Чем сильнее поэтический талант автора, тем большее количество людей и тем глубже заставляет он чувствовать и любить, что сам чувствует и любит. Чем выше идеал, тем выше поэт и симпатичнее его влияние. Каков же идеал Достоевского? Первая черта этого идеала и высочайшая - это не отчаиваться искать в самом забитом, опозоренном и даже преступном человеке высоких и честных чувств. Вот маленький чиновник, необразованный, бедный, а всякий ли сумеет так искренне и горячо любить близкого, так деликатно, осторожно помогать ему, так тихо и скромно жертвовать своим покоем и удобством. Вот вечно пьяный, сбившийся с пути, низко упавший нравственно штабс-капитан, который умеет, однако, любить свою обузу - семью, умеет безутешно горевать над могилой маленького сына и в минуту просветления заговорить гордым голосом человеческого достоинства.

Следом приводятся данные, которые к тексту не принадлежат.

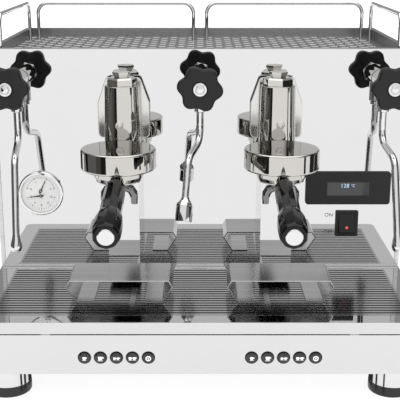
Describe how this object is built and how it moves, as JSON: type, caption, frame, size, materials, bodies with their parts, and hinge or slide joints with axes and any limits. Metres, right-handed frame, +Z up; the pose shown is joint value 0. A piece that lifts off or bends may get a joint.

Вот преступник, проявляющий черты сильной товарищеской приязни, сострадания. И таких примеров десятки. Другая черта идеала Достоевского - это убеждение, что одна любовь к людям может возвысить человека и дать ему настоящую цель в жизни. Он рисует, например, юношу, который поставил себе целью приобретать деньги, трудиться, копить, чтобы потом сделаться богачом и наслаждаться сознанием власти над массой людей. Он хочет быть холодным, расчетливым, неумолимым; вдруг судьба кидает ему в руки маленькое беззащитное создание.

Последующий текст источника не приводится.